* _WHAT YOU WILL DO_
Would you quote the material below from its first line through the line containing "the imported part.", exactly and with both ends included?
________
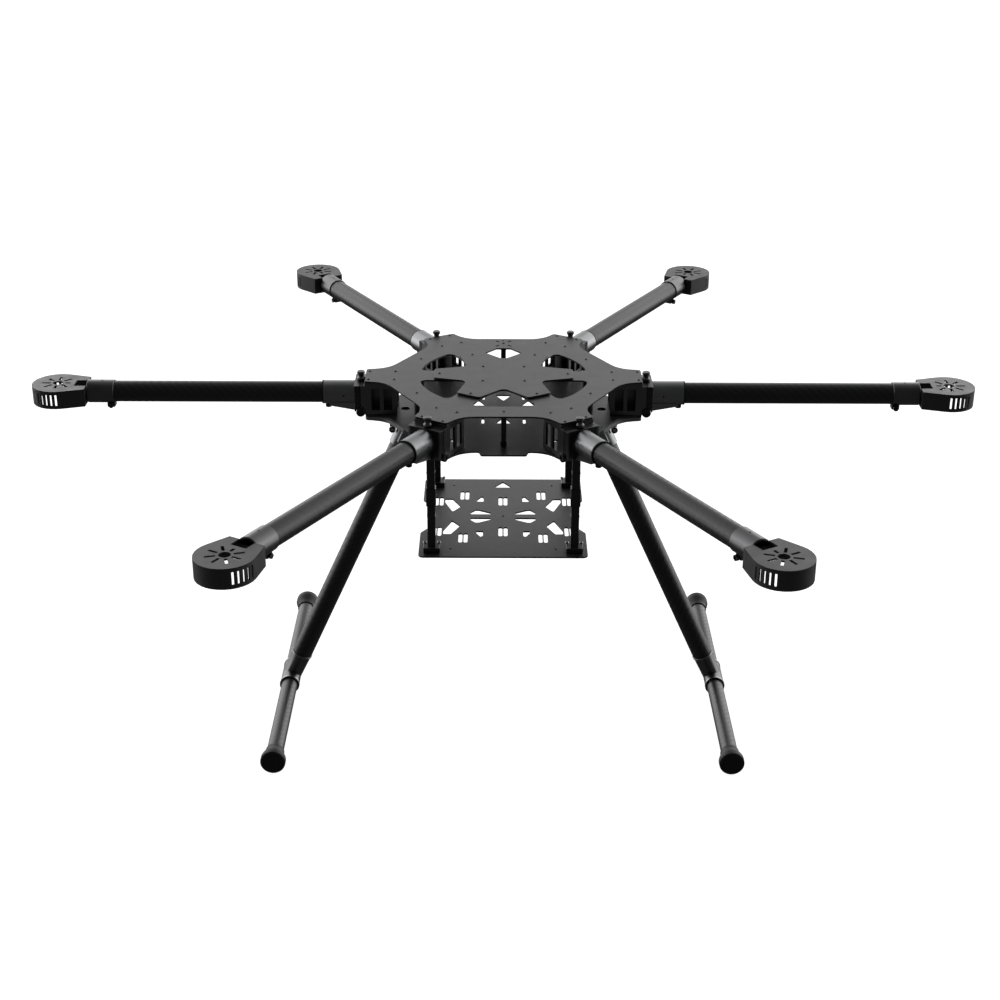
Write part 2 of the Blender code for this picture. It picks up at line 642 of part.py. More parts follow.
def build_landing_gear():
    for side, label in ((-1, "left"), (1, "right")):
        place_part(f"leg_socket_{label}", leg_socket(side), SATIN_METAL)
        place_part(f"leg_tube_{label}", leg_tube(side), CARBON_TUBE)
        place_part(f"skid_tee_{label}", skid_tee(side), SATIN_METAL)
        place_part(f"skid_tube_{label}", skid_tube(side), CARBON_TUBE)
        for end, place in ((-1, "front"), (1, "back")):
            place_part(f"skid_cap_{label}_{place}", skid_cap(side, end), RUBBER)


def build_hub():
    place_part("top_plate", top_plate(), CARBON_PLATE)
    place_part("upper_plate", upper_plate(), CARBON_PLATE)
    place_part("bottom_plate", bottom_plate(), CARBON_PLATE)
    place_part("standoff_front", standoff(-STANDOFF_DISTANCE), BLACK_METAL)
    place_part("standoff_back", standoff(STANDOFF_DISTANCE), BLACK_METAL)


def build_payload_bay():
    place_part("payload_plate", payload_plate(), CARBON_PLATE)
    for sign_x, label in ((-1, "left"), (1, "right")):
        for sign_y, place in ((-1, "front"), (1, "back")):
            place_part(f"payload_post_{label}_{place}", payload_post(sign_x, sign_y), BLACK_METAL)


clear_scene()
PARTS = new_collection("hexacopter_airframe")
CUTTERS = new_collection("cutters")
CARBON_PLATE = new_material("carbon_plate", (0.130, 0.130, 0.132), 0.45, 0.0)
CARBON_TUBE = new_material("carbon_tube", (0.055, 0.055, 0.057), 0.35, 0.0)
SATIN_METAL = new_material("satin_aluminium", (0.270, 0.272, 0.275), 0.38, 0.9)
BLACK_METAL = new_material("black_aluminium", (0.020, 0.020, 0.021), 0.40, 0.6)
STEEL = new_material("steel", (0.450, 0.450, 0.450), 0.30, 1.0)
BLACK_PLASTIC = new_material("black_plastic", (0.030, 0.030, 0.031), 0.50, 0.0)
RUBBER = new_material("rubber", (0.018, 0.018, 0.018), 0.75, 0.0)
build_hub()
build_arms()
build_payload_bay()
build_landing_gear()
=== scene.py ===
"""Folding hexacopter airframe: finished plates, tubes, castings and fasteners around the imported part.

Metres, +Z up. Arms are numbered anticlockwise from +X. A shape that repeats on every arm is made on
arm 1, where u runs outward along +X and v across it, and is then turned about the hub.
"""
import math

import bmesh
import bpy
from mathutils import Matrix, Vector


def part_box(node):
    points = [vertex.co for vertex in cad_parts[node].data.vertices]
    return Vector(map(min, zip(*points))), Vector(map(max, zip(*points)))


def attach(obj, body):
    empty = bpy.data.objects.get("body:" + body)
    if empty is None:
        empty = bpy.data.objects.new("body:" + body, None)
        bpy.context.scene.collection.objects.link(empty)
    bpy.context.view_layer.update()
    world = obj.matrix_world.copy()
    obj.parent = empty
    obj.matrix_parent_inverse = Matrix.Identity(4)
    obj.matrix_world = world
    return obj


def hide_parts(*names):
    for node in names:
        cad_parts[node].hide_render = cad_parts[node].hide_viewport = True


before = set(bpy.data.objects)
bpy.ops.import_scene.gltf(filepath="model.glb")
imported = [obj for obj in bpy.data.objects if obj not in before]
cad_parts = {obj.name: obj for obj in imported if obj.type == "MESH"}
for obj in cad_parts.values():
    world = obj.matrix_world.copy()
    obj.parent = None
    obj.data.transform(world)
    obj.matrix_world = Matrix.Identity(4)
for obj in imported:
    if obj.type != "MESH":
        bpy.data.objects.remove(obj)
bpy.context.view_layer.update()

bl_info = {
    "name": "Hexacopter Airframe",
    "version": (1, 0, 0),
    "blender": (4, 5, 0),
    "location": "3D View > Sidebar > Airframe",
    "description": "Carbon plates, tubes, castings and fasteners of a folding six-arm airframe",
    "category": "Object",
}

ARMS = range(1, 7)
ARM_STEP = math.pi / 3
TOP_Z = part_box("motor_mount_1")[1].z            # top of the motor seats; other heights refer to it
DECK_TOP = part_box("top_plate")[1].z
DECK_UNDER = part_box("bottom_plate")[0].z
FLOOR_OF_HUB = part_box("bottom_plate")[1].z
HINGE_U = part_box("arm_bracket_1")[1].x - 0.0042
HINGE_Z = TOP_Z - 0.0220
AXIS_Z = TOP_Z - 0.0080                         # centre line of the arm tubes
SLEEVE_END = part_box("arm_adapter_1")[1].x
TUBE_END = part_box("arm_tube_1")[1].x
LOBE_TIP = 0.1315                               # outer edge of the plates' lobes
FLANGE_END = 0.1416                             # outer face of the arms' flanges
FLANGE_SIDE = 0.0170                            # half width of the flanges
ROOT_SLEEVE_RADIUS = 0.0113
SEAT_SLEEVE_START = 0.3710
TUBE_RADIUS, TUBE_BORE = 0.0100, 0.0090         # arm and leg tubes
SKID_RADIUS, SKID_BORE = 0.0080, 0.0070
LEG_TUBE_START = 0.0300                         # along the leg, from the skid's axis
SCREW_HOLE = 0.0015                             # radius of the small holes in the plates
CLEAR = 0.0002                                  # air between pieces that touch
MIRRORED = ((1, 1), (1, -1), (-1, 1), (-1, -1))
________
* _REPLY TO THE EXERCISE_
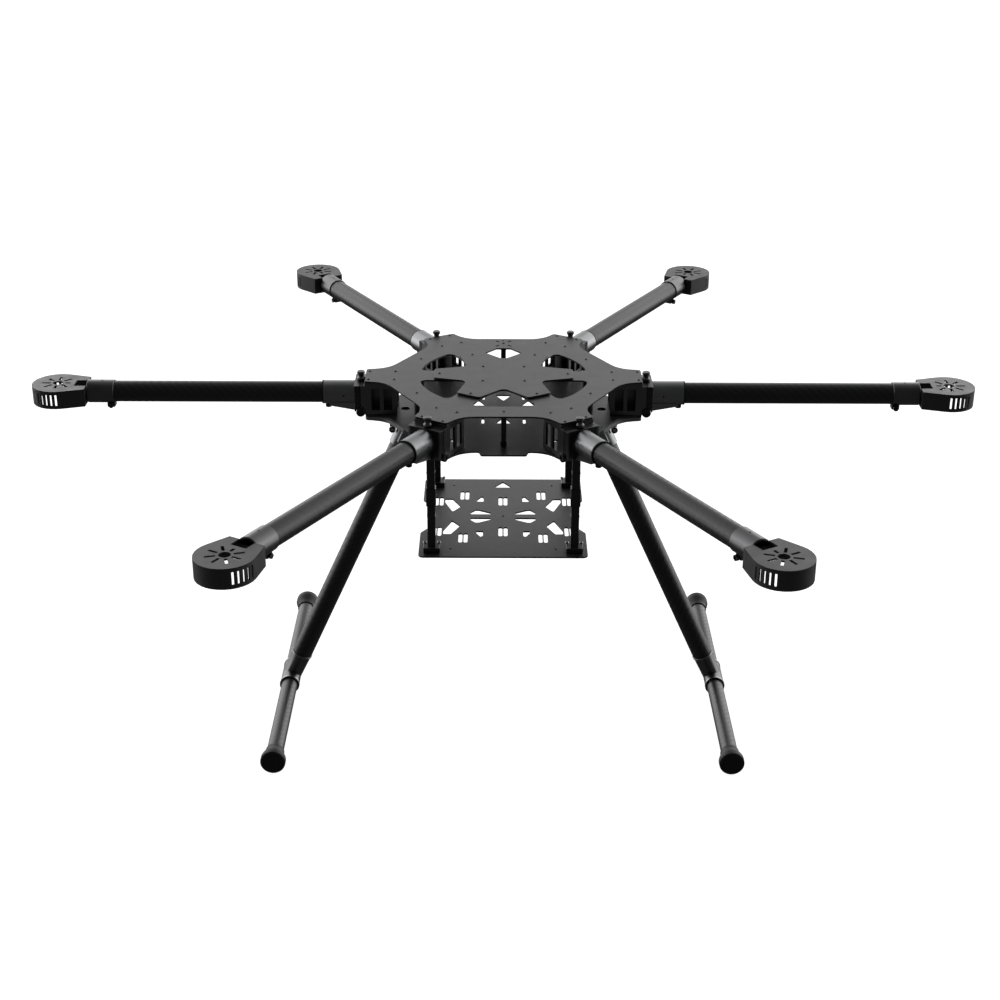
Write part 2 of the Blender code for this picture. It picks up at line 642 of part.py. More parts follow.
def build_landing_gear():
    for side, label in ((-1, "left"), (1, "right")):
        place_part(f"leg_socket_{label}", leg_socket(side), SATIN_METAL)
        place_part(f"leg_tube_{label}", leg_tube(side), CARBON_TUBE)
        place_part(f"skid_tee_{label}", skid_tee(side), SATIN_METAL)
        place_part(f"skid_tube_{label}", skid_tube(side), CARBON_TUBE)
        for end, place in ((-1, "front"), (1, "back")):
            place_part(f"skid_cap_{label}_{place}", skid_cap(side, end), RUBBER)


def build_hub():
    place_part("top_plate", top_plate(), CARBON_PLATE)
    place_part("upper_plate", upper_plate(), CARBON_PLATE)
    place_part("bottom_plate", bottom_plate(), CARBON_PLATE)
    place_part("standoff_front", standoff(-STANDOFF_DISTANCE), BLACK_METAL)
    place_part("standoff_back", standoff(STANDOFF_DISTANCE), BLACK_METAL)


def build_payload_bay():
    place_part("payload_plate", payload_plate(), CARBON_PLATE)
    for sign_x, label in ((-1, "left"), (1, "right")):
        for sign_y, place in ((-1, "front"), (1, "back")):
            place_part(f"payload_post_{label}_{place}", payload_post(sign_x, sign_y), BLACK_METAL)


clear_scene()
PARTS = new_collection("hexacopter_airframe")
CUTTERS = new_collection("cutters")
CARBON_PLATE = new_material("carbon_plate", (0.130, 0.130, 0.132), 0.45, 0.0)
CARBON_TUBE = new_material("carbon_tube", (0.055, 0.055, 0.057), 0.35, 0.0)
SATIN_METAL = new_material("satin_aluminium", (0.270, 0.272, 0.275), 0.38, 0.9)
BLACK_METAL = new_material("black_aluminium", (0.020, 0.020, 0.021), 0.40, 0.6)
STEEL = new_material("steel", (0.450, 0.450, 0.450), 0.30, 1.0)
BLACK_PLASTIC = new_material("black_plastic", (0.030, 0.030, 0.031), 0.50, 0.0)
RUBBER = new_material("rubber", (0.018, 0.018, 0.018), 0.75, 0.0)
build_hub()
build_arms()
build_payload_bay()
build_landing_gear()
=== scene.py ===
"""Folding hexacopter airframe: finished plates, tubes, castings and fasteners around the imported part.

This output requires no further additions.